● **Required work**
Filter the listing and keep only the lines with the word "empty".

[Source data]
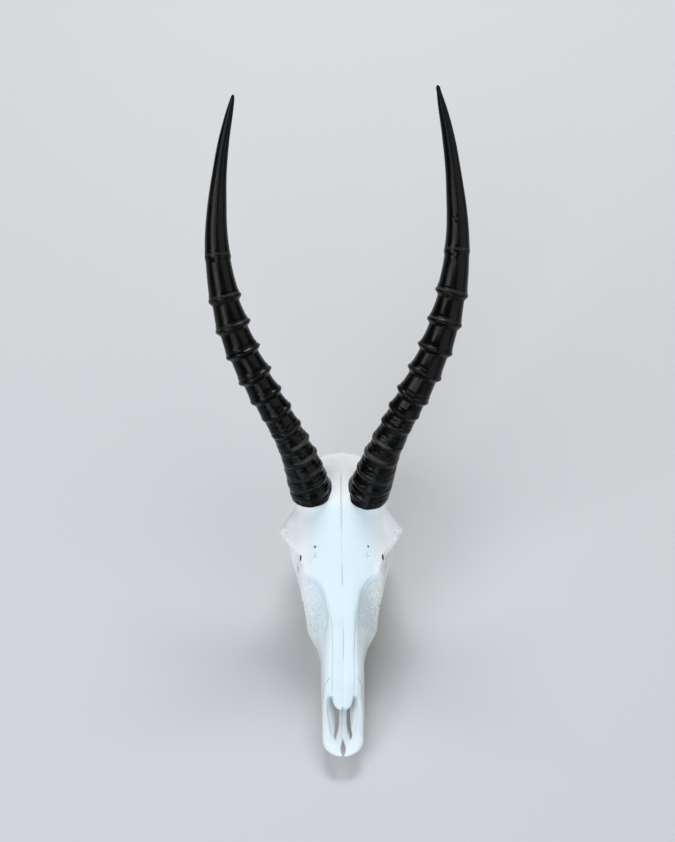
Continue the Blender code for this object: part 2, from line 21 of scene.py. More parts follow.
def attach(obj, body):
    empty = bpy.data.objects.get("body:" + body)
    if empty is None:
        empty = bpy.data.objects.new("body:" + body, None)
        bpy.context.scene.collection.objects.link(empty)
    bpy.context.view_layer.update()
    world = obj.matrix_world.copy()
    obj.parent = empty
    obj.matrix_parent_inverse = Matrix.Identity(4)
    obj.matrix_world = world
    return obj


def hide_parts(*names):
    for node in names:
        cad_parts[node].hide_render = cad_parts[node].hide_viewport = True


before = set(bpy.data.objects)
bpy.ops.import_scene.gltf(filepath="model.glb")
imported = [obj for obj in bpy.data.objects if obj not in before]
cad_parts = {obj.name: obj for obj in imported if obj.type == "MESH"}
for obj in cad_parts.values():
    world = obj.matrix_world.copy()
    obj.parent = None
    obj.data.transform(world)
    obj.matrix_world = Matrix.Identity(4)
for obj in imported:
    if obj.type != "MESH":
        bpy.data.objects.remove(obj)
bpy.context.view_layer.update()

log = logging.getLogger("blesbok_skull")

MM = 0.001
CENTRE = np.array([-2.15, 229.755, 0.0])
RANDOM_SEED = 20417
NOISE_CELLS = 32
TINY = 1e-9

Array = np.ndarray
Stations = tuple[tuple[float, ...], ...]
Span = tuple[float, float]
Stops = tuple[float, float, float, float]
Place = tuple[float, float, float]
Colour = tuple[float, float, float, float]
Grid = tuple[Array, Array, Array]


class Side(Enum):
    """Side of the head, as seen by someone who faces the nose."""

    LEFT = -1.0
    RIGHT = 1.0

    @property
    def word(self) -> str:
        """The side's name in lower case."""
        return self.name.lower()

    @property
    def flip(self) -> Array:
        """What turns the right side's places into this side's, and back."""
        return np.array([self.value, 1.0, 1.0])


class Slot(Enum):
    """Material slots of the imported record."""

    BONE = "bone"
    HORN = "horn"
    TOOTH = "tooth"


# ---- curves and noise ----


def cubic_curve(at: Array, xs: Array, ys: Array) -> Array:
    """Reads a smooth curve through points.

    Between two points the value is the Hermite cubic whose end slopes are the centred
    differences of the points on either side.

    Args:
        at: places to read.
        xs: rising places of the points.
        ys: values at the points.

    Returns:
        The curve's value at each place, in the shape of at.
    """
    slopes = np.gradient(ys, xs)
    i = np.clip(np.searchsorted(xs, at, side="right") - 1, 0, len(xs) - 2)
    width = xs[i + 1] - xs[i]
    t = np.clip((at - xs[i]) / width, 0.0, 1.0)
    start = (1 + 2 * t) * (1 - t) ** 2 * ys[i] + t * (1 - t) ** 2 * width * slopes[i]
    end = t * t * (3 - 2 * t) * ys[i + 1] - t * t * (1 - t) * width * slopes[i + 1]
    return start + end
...
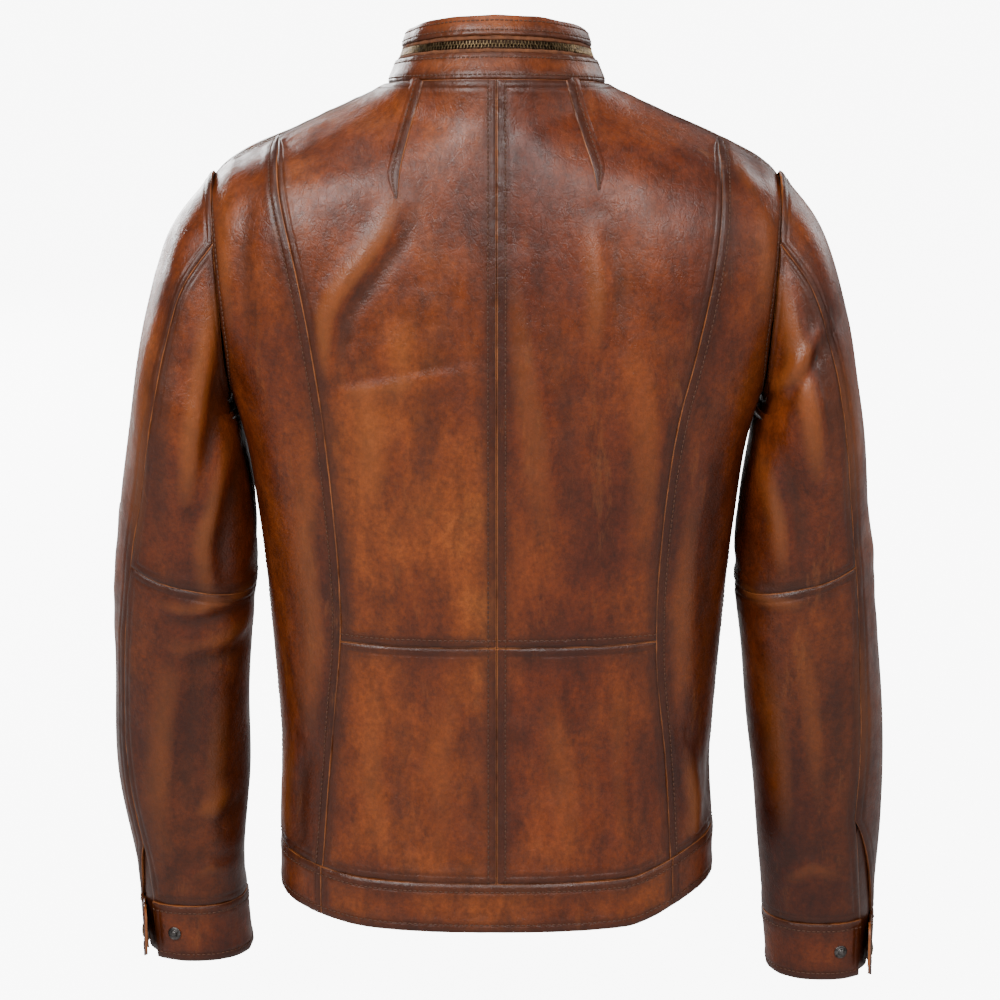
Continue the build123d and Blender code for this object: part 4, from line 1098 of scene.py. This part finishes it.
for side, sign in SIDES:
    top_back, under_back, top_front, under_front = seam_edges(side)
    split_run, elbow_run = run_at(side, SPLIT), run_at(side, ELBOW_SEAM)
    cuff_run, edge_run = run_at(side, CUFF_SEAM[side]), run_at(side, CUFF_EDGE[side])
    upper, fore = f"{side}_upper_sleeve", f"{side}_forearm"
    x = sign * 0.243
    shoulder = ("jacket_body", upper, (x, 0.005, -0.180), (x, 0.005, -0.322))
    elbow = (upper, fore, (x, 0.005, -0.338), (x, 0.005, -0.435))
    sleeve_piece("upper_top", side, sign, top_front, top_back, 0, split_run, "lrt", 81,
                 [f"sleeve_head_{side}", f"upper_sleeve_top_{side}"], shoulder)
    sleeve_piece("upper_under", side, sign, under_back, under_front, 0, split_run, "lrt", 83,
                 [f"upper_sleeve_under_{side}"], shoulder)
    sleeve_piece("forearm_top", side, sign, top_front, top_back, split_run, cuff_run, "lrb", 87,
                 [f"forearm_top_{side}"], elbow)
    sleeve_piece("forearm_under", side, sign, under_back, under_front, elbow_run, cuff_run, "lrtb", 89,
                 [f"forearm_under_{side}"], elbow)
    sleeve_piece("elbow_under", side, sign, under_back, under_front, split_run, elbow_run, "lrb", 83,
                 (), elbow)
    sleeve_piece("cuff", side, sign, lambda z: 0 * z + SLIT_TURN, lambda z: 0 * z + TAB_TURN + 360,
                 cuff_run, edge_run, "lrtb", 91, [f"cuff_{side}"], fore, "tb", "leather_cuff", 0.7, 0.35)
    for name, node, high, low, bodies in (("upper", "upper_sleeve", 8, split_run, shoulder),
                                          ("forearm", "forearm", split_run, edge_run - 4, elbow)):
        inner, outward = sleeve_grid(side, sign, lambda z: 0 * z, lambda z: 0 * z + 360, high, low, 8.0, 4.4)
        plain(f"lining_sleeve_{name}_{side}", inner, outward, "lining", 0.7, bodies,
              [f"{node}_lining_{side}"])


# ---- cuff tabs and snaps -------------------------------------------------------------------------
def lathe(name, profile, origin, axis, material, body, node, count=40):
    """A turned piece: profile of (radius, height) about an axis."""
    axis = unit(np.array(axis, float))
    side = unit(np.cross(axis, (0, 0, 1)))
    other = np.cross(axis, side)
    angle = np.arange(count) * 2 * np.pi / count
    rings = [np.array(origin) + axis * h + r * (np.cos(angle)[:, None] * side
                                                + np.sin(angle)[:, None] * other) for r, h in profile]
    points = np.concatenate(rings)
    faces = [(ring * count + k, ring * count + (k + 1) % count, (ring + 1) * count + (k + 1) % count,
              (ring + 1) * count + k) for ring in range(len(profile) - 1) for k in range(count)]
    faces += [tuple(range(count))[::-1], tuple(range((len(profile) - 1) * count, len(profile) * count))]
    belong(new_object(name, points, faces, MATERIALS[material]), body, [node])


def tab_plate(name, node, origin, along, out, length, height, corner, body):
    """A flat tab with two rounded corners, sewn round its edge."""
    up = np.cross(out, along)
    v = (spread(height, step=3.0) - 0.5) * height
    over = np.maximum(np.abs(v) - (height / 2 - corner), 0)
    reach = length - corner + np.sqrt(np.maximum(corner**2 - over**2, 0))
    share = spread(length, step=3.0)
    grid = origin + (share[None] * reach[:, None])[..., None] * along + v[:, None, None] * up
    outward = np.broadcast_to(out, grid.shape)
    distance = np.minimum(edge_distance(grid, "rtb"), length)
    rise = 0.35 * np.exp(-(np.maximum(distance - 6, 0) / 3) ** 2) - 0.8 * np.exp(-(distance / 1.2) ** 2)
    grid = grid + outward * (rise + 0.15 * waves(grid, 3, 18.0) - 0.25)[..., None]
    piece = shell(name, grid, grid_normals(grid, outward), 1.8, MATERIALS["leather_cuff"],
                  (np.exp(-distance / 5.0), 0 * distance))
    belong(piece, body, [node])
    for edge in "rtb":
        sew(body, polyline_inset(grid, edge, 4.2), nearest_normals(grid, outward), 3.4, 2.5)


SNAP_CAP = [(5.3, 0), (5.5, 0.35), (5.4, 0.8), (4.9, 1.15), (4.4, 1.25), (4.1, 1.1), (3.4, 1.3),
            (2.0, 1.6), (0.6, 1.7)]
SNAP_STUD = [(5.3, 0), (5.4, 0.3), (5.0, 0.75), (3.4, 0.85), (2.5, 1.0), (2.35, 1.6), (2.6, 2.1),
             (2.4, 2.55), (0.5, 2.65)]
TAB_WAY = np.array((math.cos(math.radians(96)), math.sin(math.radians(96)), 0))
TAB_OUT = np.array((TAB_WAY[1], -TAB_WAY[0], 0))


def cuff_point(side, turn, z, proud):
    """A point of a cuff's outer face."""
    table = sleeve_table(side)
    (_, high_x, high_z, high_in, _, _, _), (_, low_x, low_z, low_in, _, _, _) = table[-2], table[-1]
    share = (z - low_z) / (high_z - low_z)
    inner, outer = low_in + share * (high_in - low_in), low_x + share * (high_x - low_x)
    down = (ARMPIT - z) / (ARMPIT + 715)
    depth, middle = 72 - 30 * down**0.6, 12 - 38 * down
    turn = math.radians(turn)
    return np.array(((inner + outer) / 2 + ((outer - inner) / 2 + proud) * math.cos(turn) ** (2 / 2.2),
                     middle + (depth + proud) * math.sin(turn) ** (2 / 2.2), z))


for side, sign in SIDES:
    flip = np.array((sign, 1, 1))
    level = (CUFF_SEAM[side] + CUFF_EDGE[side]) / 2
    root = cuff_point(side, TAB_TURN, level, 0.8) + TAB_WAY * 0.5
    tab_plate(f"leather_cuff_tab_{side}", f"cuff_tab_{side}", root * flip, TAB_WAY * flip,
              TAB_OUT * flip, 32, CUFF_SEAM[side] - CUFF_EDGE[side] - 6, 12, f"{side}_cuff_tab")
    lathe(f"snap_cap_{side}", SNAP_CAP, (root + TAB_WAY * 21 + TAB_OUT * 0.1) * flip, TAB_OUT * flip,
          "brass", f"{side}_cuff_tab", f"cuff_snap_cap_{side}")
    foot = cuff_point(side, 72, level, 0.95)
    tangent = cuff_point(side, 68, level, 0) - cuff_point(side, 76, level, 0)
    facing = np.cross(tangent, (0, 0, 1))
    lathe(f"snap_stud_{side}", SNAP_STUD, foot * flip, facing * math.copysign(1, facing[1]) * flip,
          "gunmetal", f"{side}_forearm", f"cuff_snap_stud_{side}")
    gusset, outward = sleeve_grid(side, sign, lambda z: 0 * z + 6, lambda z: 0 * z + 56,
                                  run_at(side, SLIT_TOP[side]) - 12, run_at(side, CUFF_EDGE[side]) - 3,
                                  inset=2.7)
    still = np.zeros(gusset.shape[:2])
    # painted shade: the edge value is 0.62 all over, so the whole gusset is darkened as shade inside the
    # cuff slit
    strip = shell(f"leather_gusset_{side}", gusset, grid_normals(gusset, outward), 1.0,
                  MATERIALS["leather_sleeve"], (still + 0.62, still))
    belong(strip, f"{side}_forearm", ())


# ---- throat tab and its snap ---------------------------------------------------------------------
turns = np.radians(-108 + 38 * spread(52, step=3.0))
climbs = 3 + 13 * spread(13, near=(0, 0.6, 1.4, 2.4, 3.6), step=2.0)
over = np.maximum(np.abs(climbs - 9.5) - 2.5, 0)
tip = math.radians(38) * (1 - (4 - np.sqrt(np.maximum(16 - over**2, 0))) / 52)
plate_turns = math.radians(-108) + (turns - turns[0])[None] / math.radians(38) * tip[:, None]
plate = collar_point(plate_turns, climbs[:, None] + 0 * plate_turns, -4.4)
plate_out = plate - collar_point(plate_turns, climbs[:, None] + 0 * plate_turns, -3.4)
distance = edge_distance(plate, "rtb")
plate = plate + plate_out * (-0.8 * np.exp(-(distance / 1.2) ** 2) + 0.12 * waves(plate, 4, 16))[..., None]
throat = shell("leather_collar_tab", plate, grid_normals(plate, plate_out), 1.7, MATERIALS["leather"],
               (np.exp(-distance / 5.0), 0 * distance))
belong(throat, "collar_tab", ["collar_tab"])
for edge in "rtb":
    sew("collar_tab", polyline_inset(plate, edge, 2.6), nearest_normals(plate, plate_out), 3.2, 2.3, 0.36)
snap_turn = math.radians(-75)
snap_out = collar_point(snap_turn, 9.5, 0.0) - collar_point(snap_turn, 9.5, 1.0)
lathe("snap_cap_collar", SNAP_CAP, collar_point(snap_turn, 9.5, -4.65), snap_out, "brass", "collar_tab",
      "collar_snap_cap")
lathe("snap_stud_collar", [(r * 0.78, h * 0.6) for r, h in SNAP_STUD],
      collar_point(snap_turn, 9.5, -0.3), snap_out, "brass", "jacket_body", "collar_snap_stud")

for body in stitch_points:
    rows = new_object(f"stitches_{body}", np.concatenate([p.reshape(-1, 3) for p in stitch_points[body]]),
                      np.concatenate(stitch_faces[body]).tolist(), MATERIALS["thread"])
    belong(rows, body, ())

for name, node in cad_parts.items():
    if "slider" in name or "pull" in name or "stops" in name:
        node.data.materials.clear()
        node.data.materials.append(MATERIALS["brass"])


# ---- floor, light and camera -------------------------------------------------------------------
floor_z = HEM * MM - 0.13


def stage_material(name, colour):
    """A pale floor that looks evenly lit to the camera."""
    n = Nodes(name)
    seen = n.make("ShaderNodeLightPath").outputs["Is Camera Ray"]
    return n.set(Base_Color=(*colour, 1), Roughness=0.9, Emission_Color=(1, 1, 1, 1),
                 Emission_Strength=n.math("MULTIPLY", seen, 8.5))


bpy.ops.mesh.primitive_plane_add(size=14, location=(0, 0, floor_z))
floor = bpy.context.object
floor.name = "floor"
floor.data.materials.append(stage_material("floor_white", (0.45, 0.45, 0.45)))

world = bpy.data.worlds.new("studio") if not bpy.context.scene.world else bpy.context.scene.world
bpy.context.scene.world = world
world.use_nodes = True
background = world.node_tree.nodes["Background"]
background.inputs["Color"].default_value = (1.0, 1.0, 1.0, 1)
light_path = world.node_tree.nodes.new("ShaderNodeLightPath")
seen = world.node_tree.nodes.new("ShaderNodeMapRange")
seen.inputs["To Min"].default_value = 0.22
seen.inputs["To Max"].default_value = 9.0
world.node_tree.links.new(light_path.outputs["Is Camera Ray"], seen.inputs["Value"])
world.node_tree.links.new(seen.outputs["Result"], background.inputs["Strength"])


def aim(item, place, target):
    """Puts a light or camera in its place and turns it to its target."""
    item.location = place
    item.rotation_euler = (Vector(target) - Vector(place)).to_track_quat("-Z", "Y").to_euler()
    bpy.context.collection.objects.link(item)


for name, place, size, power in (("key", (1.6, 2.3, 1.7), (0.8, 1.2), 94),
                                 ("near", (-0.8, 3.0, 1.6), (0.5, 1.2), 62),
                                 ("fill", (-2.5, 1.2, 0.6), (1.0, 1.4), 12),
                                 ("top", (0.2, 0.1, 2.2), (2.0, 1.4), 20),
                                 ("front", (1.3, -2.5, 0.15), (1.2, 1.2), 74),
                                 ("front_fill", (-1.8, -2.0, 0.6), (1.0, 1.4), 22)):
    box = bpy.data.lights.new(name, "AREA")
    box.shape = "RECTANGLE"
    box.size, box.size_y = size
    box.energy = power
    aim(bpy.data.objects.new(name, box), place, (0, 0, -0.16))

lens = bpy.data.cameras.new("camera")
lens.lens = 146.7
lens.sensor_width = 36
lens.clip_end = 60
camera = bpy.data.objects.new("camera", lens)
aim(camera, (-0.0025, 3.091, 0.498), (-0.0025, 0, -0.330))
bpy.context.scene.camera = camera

● **Solution for this problem**
    empty = bpy.data.objects.get("body:" + body)
    if empty is None:
        empty = bpy.data.objects.new("body:" + body, None)
        bpy.context.scene.collection.objects.link(empty)
    obj.parent = empty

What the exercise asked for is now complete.